Is It Life or Is It Portlandia?
Thursday, September 27, 2012
So today I came across an article in Monday’s Chronicle, Duke’s student newspaper, about a local co-op bakery in Durham. It caught my eye because the picture shows someone putting out products at the “Green Flea market” on Saturday. Which of course is my new favorite place. (And which I continue to think of as the Green Market, because that’s what it was called initially, I think it’s a much more interesting name without the “flea.”)
I happened to be at the “Green Flea market” on Saturday and bought the following:
1 watermelon (seedless)
1 red pepper
2 large mangoes
approx 1.5 lbs of globe grapes
The watermelon and peaches were $3 each, all of the rest was $10.50. Total spent $16.50.
Ann made friends with the security guard while she was waiting for me to finish up and he and I discussed the merits of the taco place on the front side of the building versus the taco place in the back. I haven’t had the ones in front so I was talking about how much I like the ones in back. Lee, the security guard, said he won’t eat those because they’re cooked in pork fat, he needs to watch stuff like that. He said that someone like me who weighs, what, 110 pounds, can eat those kinds of things.
As we walked away, I said to Ann, “Hey, I don’t need to lose weight — I look like I weigh 110 pounds!” She said, “Yeah, you just need to make bigger friends. There you go!”

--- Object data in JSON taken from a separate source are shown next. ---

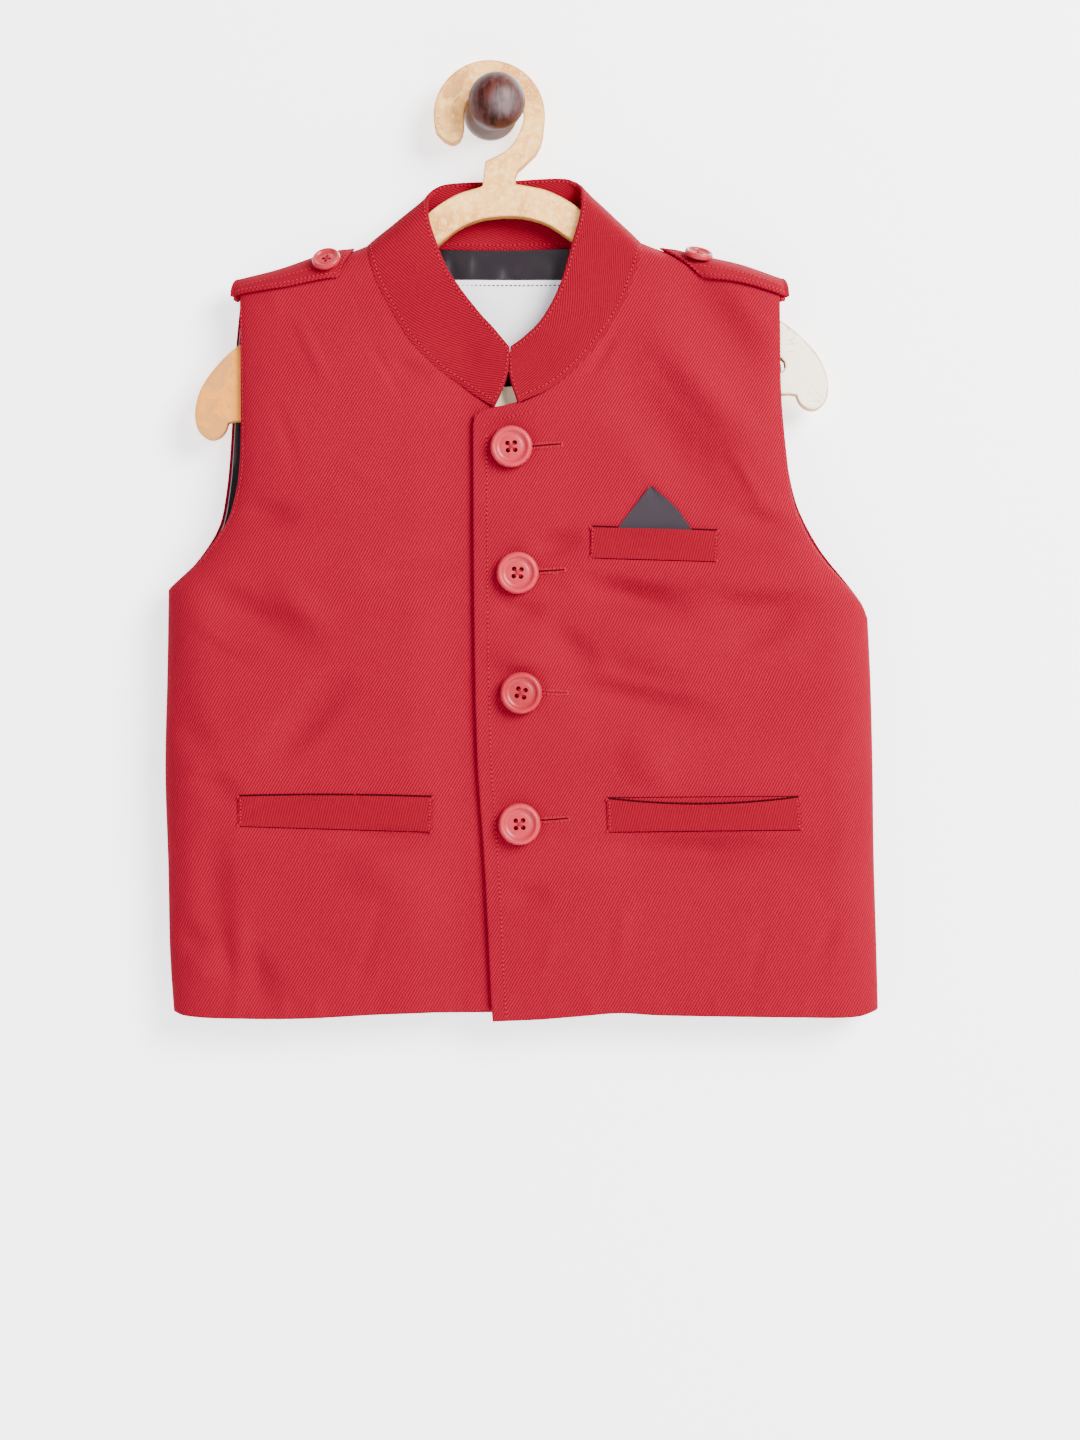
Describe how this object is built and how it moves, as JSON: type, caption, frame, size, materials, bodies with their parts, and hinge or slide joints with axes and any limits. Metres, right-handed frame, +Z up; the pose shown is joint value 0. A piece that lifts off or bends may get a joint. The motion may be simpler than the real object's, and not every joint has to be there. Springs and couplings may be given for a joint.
{
  "type": "nehru jacket on a hanger and wall peg",
  "caption": "Child's sleeveless stand-collar jacket, buttoned at the front, hung on a flat wooden hanger from a ball-ended wall peg.",
  "frame": {"origin": "on the wall plane behind the centre of the peg's ball, where the wall holds the peg", "axes": "+Z up, +Y into the wall, +X towards the wearer's left, so the jacket's front faces -Y"},
  "size_m": [0.3426, 0.0424, 0.4583],
  "materials": {
    "red_twill": "matt cotton twill",
    "black_satin": "satin lining",
    "label_tape": "plain woven tape",
    "square_cloth": "matt",
    "button_red": "glossy",
    "painted_wood": "cream paint, rubbed at the edges",
    "stained_wood": "dark stain, satin"
  },
  "bodies": {
    "root": {"front_right": "red_twill", "front_left": "red_twill", "back": "red_twill", "collar": "red_twill", "welt_chest": "red_twill", "welt_lower_right": "red_twill", "welt_lower_left": "red_twill", "tab_right": "red_twill", "tab_left": "red_twill", "back_lining": "black_satin", "neck_label": "label_tape", "pocket_square": "square_cloth", "button_1": "button_red", "button_2": "button_red", "button_3": "button_red", "button_4": "button_red", "tab_right_button": "button_red", "tab_left_button": "button_red", "hanger": "painted_wood", "wall_peg": "stained_wood"}
  },
  "joints": []
}
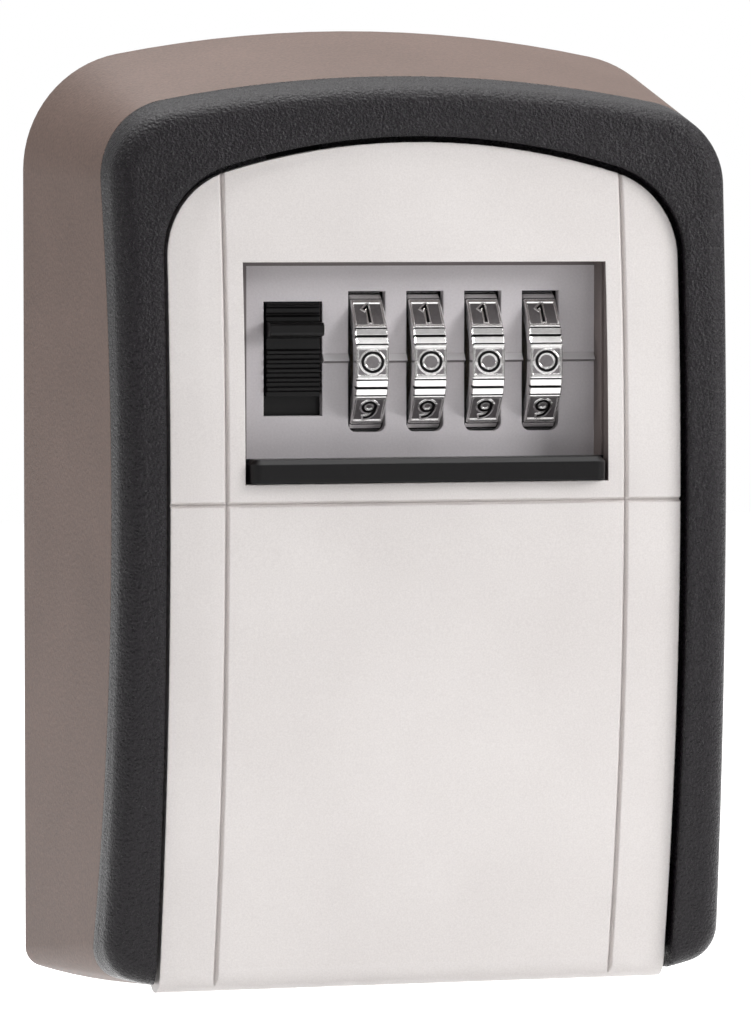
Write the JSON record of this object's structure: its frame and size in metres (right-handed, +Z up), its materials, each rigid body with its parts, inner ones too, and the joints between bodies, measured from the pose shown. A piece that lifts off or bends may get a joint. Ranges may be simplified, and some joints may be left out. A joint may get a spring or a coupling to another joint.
{
  "type": "combination key safe",
  "caption": "Wall-mounted key safe with a bowed hinged door, number wheels behind a sliding shutter, a spring release slider and a key hook inside.",
  "frame": {"origin": "centre of the flat back face that lies against the wall, half way up the casing's height", "axes": "+X to the right seen from the front, the front faces -Y and the wall is at +Y, +Z up"},
  "size_m": [0.084, 0.0347, 0.1177],
  "materials": {
    "rear_casing": "satin metallic paint",
    "front_frame": "fine-textured charcoal",
    "frame_screws": "zinc plated",
    "hinge_pin": "ground",
    "catch_plate": "zinc plated",
    "catch_screws": "zinc plated",
    "key_hook": "zinc plated",
    "hook_screw": "zinc plated",
    "door_plate": "sparkling silver paint",
    "window_plate": "mid-grey satin",
    "lock_housing": "zinc casting",
    "housing_screws": "zinc plated",
    "lock_cover": "black coated",
    "cover_screws": "zinc plated",
    "dial_axle": "ground",
    "detent_spring": "spring steel",
    "push_bush": "turned",
    "release_slider": "satin black",
    "latch_bar": "zinc plated",
    "slider_rivets": "plain",
    "slider_spring": "spring steel",
    "shutter": "satin black",
    "code_lever": "black",
    "number_wheel_1": "satin chrome with black figures",
    "code_sleeve_1": "turned",
    "number_wheel_2": "satin chrome with black figures",
    "code_sleeve_2": "turned",
    "number_wheel_3": "satin chrome with black figures",
    "code_sleeve_3": "turned",
    "number_wheel_4": "satin chrome with black figures",
    "code_sleeve_4": "turned"
  },
  "bodies": {
    "case": {"rear_casing": "rear_casing", "front_frame": "front_frame", "frame_screws": "frame_screws", "hinge_pin": "hinge_pin", "catch_plate": "catch_plate", "catch_screws": "catch_screws", "key_hook": "key_hook", "hook_screw": "hook_screw"},
    "door": {"door_plate": "door_plate", "window_plate": "window_plate", "lock_housing": "lock_housing", "housing_screws": "housing_screws", "lock_cover": "lock_cover", "cover_screws": "cover_screws", "dial_axle": "dial_axle", "detent_spring": "detent_spring"},
    "push_bush": {"push_bush": "push_bush"},
    "slider": {"release_slider": "release_slider", "latch_bar": "latch_bar", "slider_rivets": "slider_rivets", "slider_spring": "slider_spring"},
    "shutter": {"shutter": "shutter"},
    "code_lever": {"code_lever": "code_lever"},
    "wheel_1": {"number_wheel_1": "number_wheel_1"},
    "sleeve_1": {"code_sleeve_1": "code_sleeve_1"},
    "wheel_2": {"number_wheel_2": "number_wheel_2"},
    "sleeve_2": {"code_sleeve_2": "code_sleeve_2"},
    "wheel_3": {"number_wheel_3": "number_wheel_3"},
    "sleeve_3": {"code_sleeve_3": "code_sleeve_3"},
    "wheel_4": {"number_wheel_4": "number_wheel_4"},
    "sleeve_4": {"code_sleeve_4": "code_sleeve_4"}
  },
  "joints": [
    {"name": "door_open", "type": "hinge", "parent": "case", "child": "door", "pos_m": [0, -0.0244, -0.05345], "axis": [1, 0, 0], "range_deg": [0, 100]},
    {"name": "release_slide", "type": "slide", "parent": "door", "child": "slider", "axis": [0, 0, -1], "range_m": [0, 0.0022], "stiffness_N_per_m": 400, "springref_m": -0.002, "deforming": ["slider_spring"]},
    {"name": "shutter_slide", "type": "slide", "parent": "door", "child": "shutter", "axis": [0, 0, 1], "range_m": [0, 0.0231]},
    {"name": "code_lever_slide", "type": "slide", "parent": "door", "child": "code_lever", "axis": [1, 0, 0], "range_m": [0, 0.003]},
    {"name": "push_bush_shift", "type": "slide", "parent": "door", "child": "push_bush", "axis": [1, 0, 0], "range_m": [0, 0.0012]},
    {"name": "wheel_1_spin", "type": "hinge", "parent": "door", "child": "wheel_1", "pos_m": [-0.006, -0.0205, 0.01875], "axis": [1, 0, 0], "continuous": true},
    {"name": "sleeve_1_shift", "type": "slide", "parent": "wheel_1", "child": "sleeve_1", "axis": [1, 0, 0], "range_m": [0, 0.0012]},
    {"name": "wheel_2_spin", "type": "hinge", "parent": "door", "child": "wheel_2", "pos_m": [0.0012, -0.0205, 0.01875], "axis": [1, 0, 0], "continuous": true},
    {"name": "sleeve_2_shift", "type": "slide", "parent": "wheel_2", "child": "sleeve_2", "axis": [1, 0, 0], "range_m": [0, 0.0012]},
    {"name": "wheel_3_spin", "type": "hinge", "parent": "door", "child": "wheel_3", "pos_m": [0.0084, -0.0205, 0.01875], "axis": [1, 0, 0], "continuous": true},
    {"name": "sleeve_3_shift", "type": "slide", "parent": "wheel_3", "child": "sleeve_3", "axis": [1, 0, 0], "range_m": [0, 0.0012]},
    {"name": "wheel_4_spin", "type": "hinge", "parent": "door", "child": "wheel_4", "pos_m": [0.0156, -0.0205, 0.01875], "axis": [1, 0, 0], "continuous": true},
    {"name": "sleeve_4_shift", "type": "slide", "parent": "wheel_4", "child": "sleeve_4", "axis": [1, 0, 0], "range_m": [0, 0.0012]}
  ],
  "couplings": [
    {"joint": "push_bush_shift", "follows": "code_lever_slide", "ratio": 0.4},
    {"joint": "sleeve_1_shift", "follows": "code_lever_slide", "ratio": 0.4},
    {"joint": "sleeve_2_shift", "follows": "code_lever_slide", "ratio": 0.4},
    {"joint": "sleeve_3_shift", "follows": "code_lever_slide", "ratio": 0.4},
    {"joint": "sleeve_4_shift", "follows": "code_lever_slide", "ratio": 0.4}
  ]
}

I also noted the fact that the food stand inside the building is called “La Casa de los Hot Dogs.” Seriously, La Casa de los Hot Dogs.
So anyway, I’m completely enamored with the Green Market so of course I have to read the article in the Chronicle about Bread Uprising (which I was not familiar with before this article) and it says:
At the Green Flea Market, Bread Uprising was offering focaccia, cinnamon rolls and a variety of different bread loaves to market patrons while distributing brochures that explain the premise and goals of the co-op bakery.
The article also quotes from the vision statement of the organization:
We understand that people’s access to food is limited by oppression in all forms, including the exploitative and dehumanizing relationships structured by the capitalist system, the global dominance of a destructive and profit-driven industrial food system, sexism, racism, heterosexism, transphobia and classism.
And I don’t know what it was, but that whole thing just struck me as so funny — a bunch of communist bread bakers setting up shop at the Green Market, talking about heterosexism and transphobia and selling (or giving away, I think it’s a pay-what-you-can model) foccacia and granola to the patrons there.
Talk about worlds colliding.
I’m just sorry I didn’t know that was happening, I would definitely have looked for it.